When I saw this LOOP I remembered what an old ASM programmer once told me:
"why to use this kind of resource consuming instructions when you can do it in a much better way?"

The MID$ funcion is used a lot in strings manipulation, but it is not the most efficient way, i guess.
So I tried to add some speed to it and I rewrote it in this shape:


---------------------------------------------------------------------------------------------------------------------
    sBuf = SPACE$(8000)

    y = STRPTR(MainStr)
    y1 = STRPTR(sBuf)

    FOR x = 1 TO 8000 STEP 2
      POKE y1, PEEK(y)
      y = y + 1
      y1 = y1 + 2
    NEXT x
---------------------------------------------------------------------------------------------------------------------


This version is much faster then the previous one, but I think it is still not the best one.

PEEKing and POKEing single bytes in a 32 bit CPU is not the most efficient way of doing things.

Is anyone [more experienced  in PB/ASM stuff] able to suggest me a better way of doing this LOOP?

Thanks for your time  :8)

Frank
Mind is like a parachute. You know what to do in order to use it :-)

hutch--

Frank,

One thing that is inherantly slow in any dialect of basic is string concatenation as it does a re-allocate for each iteration. The trick is to allocate a buffer larger enough to hold the entire result then just write each byte to the buffer sequentially. Just note though that nothing makes a console display fast, about the best you can do is create the string in large enough pieces and point it at the console in larger blocks and the display will get faster.
Download site for MASM32      New MASM Forum
https://masm32.com          https://masm32.com/board/index.php

dedndave

you can use display page switching to make it appear faster
get an undisplayed page set up with the changes, then - bang - switch display pages
then, update the previous page and use it the next time

jj2007

Quote from: hutch-- on April 19, 2010, 01:24:26 AM
One thing that is inherantly slow in any dialect of basic is string concatenation as it does a re-allocate for each iteration.

Hutch,

It's a known problem but not limited to Basic, see e.g. string concatenation extremely slow for Pascal, or StringBuilder vs StringBuffer vs String.concat for Java.

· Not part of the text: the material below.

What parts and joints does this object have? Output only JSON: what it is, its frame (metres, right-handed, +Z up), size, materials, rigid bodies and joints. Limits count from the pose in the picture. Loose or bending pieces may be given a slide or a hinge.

The latter says "Creating a String with a length of 65536 (character by character) already takes about 22 seconds on an AMD64 X2 4200+". The same in PureMasmTM (below) takes 0.7 seconds on a P4....:

include \masm32\MasmBasic\MasmBasic.inc

.code
start:
Let esi="x"
push Timer()
For_ n=0 To 65535
Let esi=esi+"x"
Next
void Timer()
pop edx
sub eax, edx
; result: 718 ms on a P4
Inkey Str$("Your puter has constructed a 65k string in %i milliseconds", eax)
Exit
end start


... but that is still a lot of time. How would you speed that up, in the context of Let esi=esi+c$, i.e. in a situation where you a) have no idea how long the final string will be, b) don't know in advance how many strings will be appended, c) don't know in advance how long the string to be appended will be?

hutch--

JJ,

Whilew this is not much use to Frank, this is the method i use in basic to circumvent the concatenation slowdown inherant in the design of the language. I take your point that any language that uses an allocated string will get proresssively slower as the string gets longer, fundamental pascal strings with the descriptor at the front in a block of allocated memory.

the algo below is very adjustable in terms of initial buffer size and realloc interval, speed increases with the reduction in re-allocations but at the expense of using larger blocks of memory initially. basically start with a reasonably big buffer and it keeps reallocating until the appends stop.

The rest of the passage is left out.